Rahimi entered the Shahid Beheshti University in Tehran and earned her Master’s in Photonics, a branch of technology concerned with generating and harvesting light and other forms of radiant energy whose unit is the photon. It involves cutting edge lasers, optics, fiber optics and electro-optical devices. As a female scientist, she wasn’t an anomaly. There were plenty of other women studying alongside her.
“Here, you can get a job in almost anything,” she said. “In my country, jobs in engineering were more in demand. And you had to choose a profession where there was a market.”
Her next step was the University of New Mexico in Albuquerque, where she earned another master’s degree and her Ph.D. in optical sciences and engineering, with a minor in optoelectronics. The lack of women in the program didn’t faze her – she had grown up playing with boys, and it was second nature to Rahimi.
There was something else different about New Mexico. In Tehran, you were not exposed to the experimental part of science, the hands-on part. That was because of a lack of equipment and lab supplies, since the country was under so many international sanctions.
For her initial master’s thesis at Shahid Beheshti University, Rahimi needed materials that weren’t readily available to her. She had to go to the black market and pay four times the amount for the supplies.
“It was seriously hard to find some of those,” she said. “So when you want to do hands-on work, it can be really hard and it can be very expensive.”
Rahimi is a key player in HORIBA Scientific’s Optical Spectroscopy Division. She interfaces with the customer and the product team, first talking to the customer and understanding their needs, or what experiment they want to perform.
“We think about different ways that you can do that, and if that experiment is possible to do, and then what's the best way to do it,” she said. “How do we put this equipment together to achieve what customer is looking for? We make custom systems. So a lot of times we have to sit together and design components for a system that is not on the shelf.”

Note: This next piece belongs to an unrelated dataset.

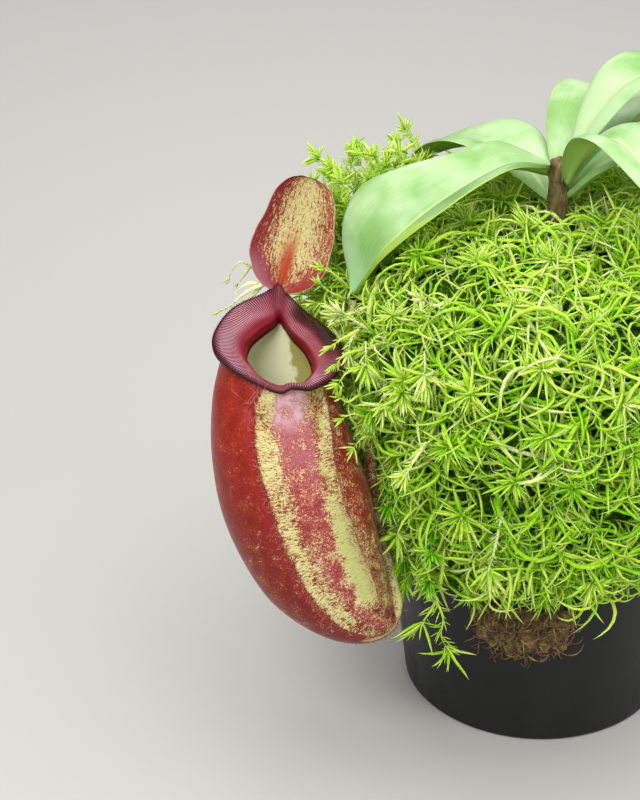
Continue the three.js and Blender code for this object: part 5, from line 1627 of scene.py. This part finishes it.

The division’s products are used in research labs and in industrial applications. OSD has many innovations, from making compact Raman instruments like MacroRAM to developing innovative microscope-based systems like MicOS. These types of developments have led to new products for the company’s main product line.

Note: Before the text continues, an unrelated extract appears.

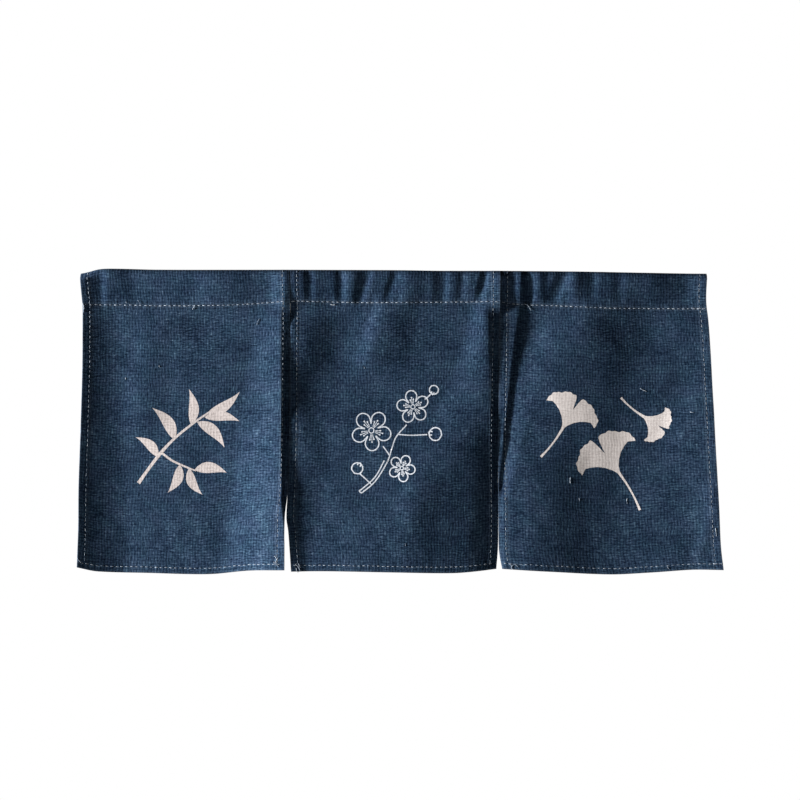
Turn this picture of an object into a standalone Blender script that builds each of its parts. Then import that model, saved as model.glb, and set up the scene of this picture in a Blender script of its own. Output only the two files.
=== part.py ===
"""A three-panel noren curtain, in the shape in which it hangs.

Each panel is one length of indigo cloth. Its top is turned over to the back and sewn down across
the panel, which leaves a pocket for a rod, and its sides and foot are hemmed. The panels hang side
by side from that pocket, free of each other below its seam.

The frame: metres, +Z up, +X to the viewer's right, the front facing -Y. The origin is the middle of
the top edge. The sizes and places below are in millimetres, and MM turns them to metres.
"""

import math
from typing import NamedTuple

import bmesh
import bpy

MM = 0.001

# The cloth: thicker than the real 0.5 mm, so that it stays a sound solid.
CLOTH_THICKNESS = 1.2
HEM_THICKNESS = 2.2
SIDE_HEM = 9.5
FOOT_HEM = 8.0

# The pocket hangs round a rod that isn't part of the curtain: its section is a teardrop, an arc of
# this radius over the rod and two straight sides down to the seam.
POCKET_RADIUS = 8.0

# How much of a fold's height is left where the cloth is held straight by the rod, and how far below
# the top edge the folds have their full height.
FOLD_SHARE_AT_ROD = 0.35
FOLDS_FULL_AT = 85.0

# The mesh of a panel: segments across it between its side hems, and up the back of the pocket, over
# the rod, down the front to the seam, and from there to the foot hem.
SEGMENTS_ACROSS = 36
SEGMENTS_BACK = 2
SEGMENTS_OVER = 6
SEGMENTS_FRONT = 3
SEGMENTS_BELOW = 12

INDIGO = (0.028, 0.052, 0.092, 1.0)
INDIGO_DARK = (0.018, 0.036, 0.066, 1.0)


class End(NamedTuple):
    """One end of a fold's crest, in millimetres."""

    x: float
    z: float
    left_flank: float
    right_flank: float
    forward: float


class Fold(NamedTuple):
    """A ridge down a panel, or a trough where forward is negative, between two ends.

    The crest bows sideways between its ends, and sharpness goes from 0, a rounded crest, to 1, a
    creased one.
    """

    name: str
    upper: End
    lower: End
    fade: float
    bow: float = 0.0
    sharpness: float = 0.0


class Panel(NamedTuple):
    """A panel's outline as (place, value) pairs, and the folds that it hangs in."""

    name: str
    colour: tuple
    left_edge: list
    right_edge: list
    top_edge: list
    seam: list
    foot: list
    folds: list


# The edges are x by height, and the top edge, the seam and the foot are heights by x.
LEFT_PANEL = Panel(
    name="panel_left",
    colour=INDIGO,
    left_edge=[(0, -423), (-22, -420), (-123, -419.5), (-205, -422), (-296, -425), (-400, -428)],
    right_edge=[(0, -141.9), (-50, -141.9), (-120, -140.8), (-250, -142), (-314, -147.2), (-404, -149)],
    top_edge=[(-428, -5.5), (-416, -3.4), (-398, 1.2), (-376, 1.9), (-320, 0.6), (-140, 0.5)],
    seam=[(-428, -46), (-357, -46.5), (-276, -50), (-209, -47.5), (-140, -41.3)],
    foot=[(-428, -400), (-400, -406), (-330, -408.5), (-249, -410), (-195, -404.5), (-148, -403)],
    folds=[
        Fold("outer edge forward", End(-423, -20, 30, 48, 8), End(-430, -410, 30, 50, 12), 30, sharpness=1.0),
        Fold("inner ridge", End(-153, -20, 56, 15, 10), End(-154, -300, 84, 15, 13), 30, sharpness=0.9),
        Fold("inner corner forward", End(-148, -330, 90, 60, 14), End(-146, -420, 110, 60, 15), 26, sharpness=1.0),
        Fold("heading pucker", End(-381, -14, 16, 14, 2), End(-384, -46, 14, 12, 1.5), 12),
    ],
)

MIDDLE_PANEL = Panel(
    name="panel_middle",
    colour=INDIGO_DARK,
    left_edge=[(0, -141), (-50, -141), (-120, -142), (-242, -143.4), (-314, -145), (-363, -141.6), (-404, -138.6)],
    right_edge=[(0, 142.3), (-50, 142.3), (-175, 141.6), (-340, 140.2), (-377, 138.4), (-404, 136.8)],
    top_edge=[(-142, 0.5), (0, 0), (60, -0.8), (143, -0.9)],
    seam=[(-142, -41.3), (-30, -43.6), (128, -42.4), (143, -43)],
    foot=[(-142, -405), (-87, -404.5), (0, -406), (76, -407.2), (105, -405.5), (138, -402)],
    folds=[
        Fold("inner edge forward", End(-141, -20, 30, 42, 6), End(-140, -410, 30, 50, 9), 30, sharpness=0.9),
        Fold("leaning ridge", End(121, -20, 30, 22, 8), End(-12, -410, 96, 165, 14), 30, bow=30, sharpness=0.2),
        Fold("right edge back", End(146, -30, 26, 30, -5), End(140, -410, 66, 30, -8), 24, sharpness=0.8),
        Fold("low swell", End(-80, -262, 60, 70, 6), End(-40, -390, 72, 90, 6), 44),
        Fold("upper pleat", End(-18, -46, 20, 30, 4), End(-42, -116, 24, 40, 3), 22),
        Fold("heading pucker left", End(-54, -14, 16, 14, 3), End(-58, -50, 16, 14, 2), 14),
        Fold("heading pucker right", End(32, -14, 20, 16, 3), End(22, -50, 18, 14, 2), 14),
    ],
)

RIGHT_PANEL = Panel(
    name="panel_right",
    colour=INDIGO_DARK,
    left_edge=[(0, 143.3), (-50, 143.3), (-175, 141), (-229, 139.8), (-364, 140), (-385, 141.6), (-404, 144.6)],
    right_edge=[(0, 421), (-35, 419.8), (-60, 421.8), (-175, 428), (-296, 433.5), (-376, 438), (-404, 441)],
    top_edge=[(143, -0.9), (250, -1.9), (330, -3.4), (400, -4.6), (445, -4.9)],
    seam=[(143, -43), (164, -45.5), (224, -48), (285, -50.8), (330, -51.4), (445, -52.6)],
    foot=[(143, -402), (210, -405.8), (290, -409.8), (345, -407), (400, -403), (445, -403)],
    folds=[
        Fold("left hem forward", End(164, -20, 60, 20, 4), End(142, -410, 60, 34, 5), 30),
        Fold("deep pleat", End(184, -20, 16, 26, -6), End(149, -225, 7, 16, -3), 26, sharpness=0.5),
        Fold("left swell", End(248, -46, 62, 72, 6), End(176, -410, 42, 110, 7), 40, bow=-30),
        Fold("right edge forward", End(425, -60, 80, 40, 3), End(446, -410, 125, 40, 11), 50, sharpness=0.5),
        Fold("low right swell", End(345, -150, 40, 80, 2), End(350, -410, 60, 60, 2), 60),
        Fold("heading pucker", End(196, -14, 12, 16, 3), End(200, -50, 12, 18, 2), 14),
        Fold("heading corner", End(398, -14, 24, 20, 3), End(396, -50, 20, 20, 1), 14),
    ],
)

PANELS = [LEFT_PANEL, MIDDLE_PANEL, RIGHT_PANEL]


def mix(start: float, end: float, share: float) -> float:
    """Gives the value that lies a share of the way from start to end."""
    return start + (end - start) * share


def ease(share: float) -> float:
    """Turns a share from 0 to 1 into one that starts and stops softly."""
    share = min(max(share, 0.0), 1.0)
    return share * share * (3.0 - 2.0 * share)


def read_curve(table: list, place: float) -> float:
    """Reads a smooth curve through a table of (place, value) pairs, flat past its ends."""
    points = sorted(table)
    if place <= points[0][0]:
        return points[0][1]
    if place >= points[-1][0]:
        return points[-1][1]
    after = next(index for index, point in enumerate(points) if point[0] > place)
    start, end = points[after - 1], points[after]
    span = end[0] - start[0]
    slopes = []
    for index in (after - 1, after):
        before_it, past_it = points[max(index - 1, 0)], points[min(index + 1, len(points) - 1)]
        slopes.append((past_it[1] - before_it[1]) / (past_it[0] - before_it[0]))
    share = (place - start[0]) / span
    eased = ease(share)
    lean = share * (1.0 - share) * span * ((1.0 - share) * slopes[0] - share * slopes[1])
    return mix(start[1], end[1], eased) + lean


def fold_height(fold: Fold, x: float, z: float) -> float:
    """Gives how far a fold stands forward at a place, from the distance to its crest."""
    upper, lower = fold.upper, fold.lower
    down = min(max((upper.z - z) / (upper.z - lower.z), 0.0), 1.0)
    past = max(z - upper.z, lower.z - z, 0.0)
    strength = 1.0 - ease(past / fold.fade)
    crest_x = mix(upper.x, lower.x, down) + fold.bow * 4.0 * down * (1.0 - down)
    if x < crest_x:
        flank = mix(upper.left_flank, lower.left_flank, down)
    else:
        flank = mix(upper.right_flank, lower.right_flank, down)
    across = min(abs(x - crest_x) / flank, 1.0)
    rounded = (1.0 - across * across) ** 2
    creased = (1.0 - across) ** 2
    return mix(upper.forward, lower.forward, down) * strength * mix(rounded, creased, fold.sharpness)


def held_share(depth_below_rod: float) -> float:
    """Gives the share of a fold's height at a depth below the rod's axis."""
    free = ease(depth_below_rod / (FOLDS_FULL_AT - POCKET_RADIUS))
    return mix(FOLD_SHARE_AT_ROD, 1.0, free)


def relief(panel: Panel, x: float, z: float) -> float:
    """Gives how far the whole cloth stands forward at a place, before the rod holds it."""
    return sum(fold_height(fold, x, z) for fold in panel.folds)


def panel_rows() -> list:
    """Lists the rows of a panel's mesh as (stretch, share along it), from the back seam down."""
    rows = [("back", step / SEGMENTS_BACK) for step in range(SEGMENTS_BACK)]
    rows += [("over", step / SEGMENTS_OVER) for step in range(SEGMENTS_OVER)]
    rows += [("front", step / SEGMENTS_FRONT) for step in range(SEGMENTS_FRONT)]
    rows += [("below", step / SEGMENTS_BELOW) for step in range(SEGMENTS_BELOW + 1)]
    rows.append(("foot", 1.0))
    return rows


def section_point(panel: Panel, x: float, stretch: str, share: float) -> tuple:
    """Gives the depth and height of the cloth's middle surface at a place along its section."""
    top = read_curve(panel.top_edge, x)
    seam = read_curve(panel.seam, x)
    axis = top - POCKET_RADIUS
    drop = axis - seam
    touch = math.asin(POCKET_RADIUS / drop)
    touch_y = POCKET_RADIUS * math.cos(touch)
    touch_z = axis - POCKET_RADIUS * math.sin(touch)
    seam_forward = relief(panel, x, seam) * held_share(drop)
    if stretch == "back":
        return mix(-seam_forward, touch_y, share), mix(seam, touch_z, share)
    if stretch == "over":
        angle = mix(-touch, math.pi + touch, share)
        held = relief(panel, x, axis) * FOLD_SHARE_AT_ROD * share * share
        return POCKET_RADIUS * math.cos(angle) - held, axis + POCKET_RADIUS * math.sin(angle)
    if stretch == "front":
        z = mix(touch_z, seam, share)
        held = relief(panel, x, z) * held_share(axis - z)
        return mix(-touch_y, 0.0, share) - held, z
    foot = read_curve(panel.foot, x)
    z = foot if stretch == "foot" else mix(seam, foot + FOOT_HEM, share)
    return -relief(panel, x, z) * held_share(axis - z), z


def column_x(panel: Panel, column: int, columns: int, z: float) -> float:
    """Gives the x of a column of the mesh at a height: an edge, a hem line or one between them."""
    left, right = read_curve(panel.left_edge, z), read_curve(panel.right_edge, z)
    if column == 0:
        return left
    if column == columns:
        return right
    return mix(left + SIDE_HEM, right - SIDE_HEM, (column - 1) / (columns - 2))


def rough_height(panel: Panel, stretch: str, share: float) -> float:
    """Gives a row's height at the middle of the panel, which settles where its edges lie."""
    middle = (read_curve(panel.left_edge, -200) + read_curve(panel.right_edge, -200)) / 2.0
    return section_point(panel, middle, stretch, share)[1]


def build_panel(panel: Panel, material: bpy.types.Material, parts: bpy.types.Collection) -> None:
    """Models a panel as a grid laid along its section, sewn shut at the seam and given thickness."""
    rows = panel_rows()
    columns = SEGMENTS_ACROSS + 2
    mesh = bpy.data.meshes.new(panel.name)
    cloth = bmesh.new()
    bmesh.ops.create_grid(cloth, x_segments=columns, y_segments=len(rows) - 1, size=0.5)
    hem_layer = cloth.verts.layers.deform.verify()
    seam_row = rows.index(("below", 0.0))
    sewn = {}
    for vertex in cloth.verts:
        column = round((vertex.co.x + 0.5) * columns)
        row = round((0.5 - vertex.co.y) * (len(rows) - 1))
        stretch, share = rows[row]
        x = column_x(panel, column, columns, rough_height(panel, stretch, share))
        y, z = section_point(panel, x, stretch, share)
        vertex.co = (x * MM, y * MM, z * MM)
        in_hem = column in (0, 1, columns - 1, columns) or row >= len(rows) - 2
        vertex[hem_layer][0] = 1.0 if in_hem else 0.0
        if row in (0, seam_row):
            sewn.setdefault(column, {})[row] = vertex
    pairs = {pair[0]: pair[seam_row] for pair in sewn.values()}
    bmesh.ops.weld_verts(cloth, targetmap=pairs)
    cloth.to_mesh(mesh)
    cloth.free()

    curtain = bpy.data.objects.new(panel.name, mesh)
    curtain.vertex_groups.new(name="hems")
    mesh.materials.append(material)
    parts.objects.link(curtain)
    wall = curtain.modifiers.new("cloth thickness", "SOLIDIFY")
    wall.solidify_mode = "NON_MANIFOLD"
    wall.nonmanifold_thickness_mode = "EVEN"
    wall.offset = 0.0
    wall.thickness = HEM_THICKNESS * MM
    wall.vertex_group = "hems"
    wall.thickness_vertex_group = CLOTH_THICKNESS / HEM_THICKNESS
    mesh.shade_smooth()


def make_cloth_material(name: str, colour: tuple) -> bpy.types.Material:
    """Makes the finish of a panel: woven cotton dyed with indigo."""
    material = bpy.data.materials.new(name)
    material.use_nodes = True
    shader = material.node_tree.nodes["Principled BSDF"]
    shader.inputs["Base Color"].default_value = colour
    shader.inputs["Roughness"].default_value = 0.9
    shader.inputs["Metallic"].default_value = 0.0
    return material


def main() -> None:
    """Clears the scene and builds the panels."""
    for item in list(bpy.data.objects):
        bpy.data.objects.remove(item, do_unlink=True)
    parts = bpy.data.collections.new("Noren curtain")
    bpy.context.scene.collection.children.link(parts)
    for panel in PANELS:
        material = make_cloth_material(f"indigo cotton, {panel.name}", panel.colour)
        build_panel(panel, material, parts)


if __name__ == "__main__":
    main()
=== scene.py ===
"""The looks of a noren curtain: three panels of indigo cotton that hang side by side.

Each panel is one length of cloth with hemmed sides and foot. Its top is turned over to the back and
sewn down, which leaves a pocket for a rod. The sizes here are in millimetres and MM turns them to
metres. The frame has +Z up, +X to the viewer's right and the front facing -Y, and its origin is the
middle of the top edge.
"""

import logging
import math
import random
from dataclasses import dataclass, field
from enum import Enum

import bpy
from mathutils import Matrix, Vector, noise
from mathutils.geometry import convex_hull_2d, delaunay_2d_cdt


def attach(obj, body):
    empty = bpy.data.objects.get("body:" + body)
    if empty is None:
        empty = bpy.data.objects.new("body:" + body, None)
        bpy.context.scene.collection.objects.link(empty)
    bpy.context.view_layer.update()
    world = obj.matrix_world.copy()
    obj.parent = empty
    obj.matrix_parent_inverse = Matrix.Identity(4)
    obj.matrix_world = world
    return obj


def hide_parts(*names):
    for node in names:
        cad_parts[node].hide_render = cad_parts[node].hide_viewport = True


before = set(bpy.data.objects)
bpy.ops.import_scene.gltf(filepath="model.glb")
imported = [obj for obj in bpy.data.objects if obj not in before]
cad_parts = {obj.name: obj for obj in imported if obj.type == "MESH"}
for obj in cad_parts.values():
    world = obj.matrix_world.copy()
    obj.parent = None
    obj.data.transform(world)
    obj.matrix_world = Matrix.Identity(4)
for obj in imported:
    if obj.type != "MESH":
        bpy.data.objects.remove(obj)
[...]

“We are very flexible,” she said. “We build up our systems based on what the customer is asking for. We can change the shape, we can design housings, we can twist and tweak here and there.”
Rahimi has great respect for those she works with.
“Our customers are very smart,” she said. “They have an application that is a little bit irregular or not common or they want to explore something new. Something without a standard solution. So they come to us. So we are dealing with very smart people who have new ideas which is very exciting.”
At times a customer will tell her they are following her explanation, but want to send some samples to see if Rahimi can do the analysis.
“You have to prove it with the results,” she said. “So they send samples. Part of my job is to analyze those samples and find some results that make sense to them.”
As a scientist, Rahimi is all for the push for STEM education. But she doesn’t believe it’s the end-all for everyone.
“If you grow up liking humanities, what's wrong with it,” she asked. “I think we should not push. We should expose our children to everything. To art, to science, to engineering, to everything. And then let them choose.”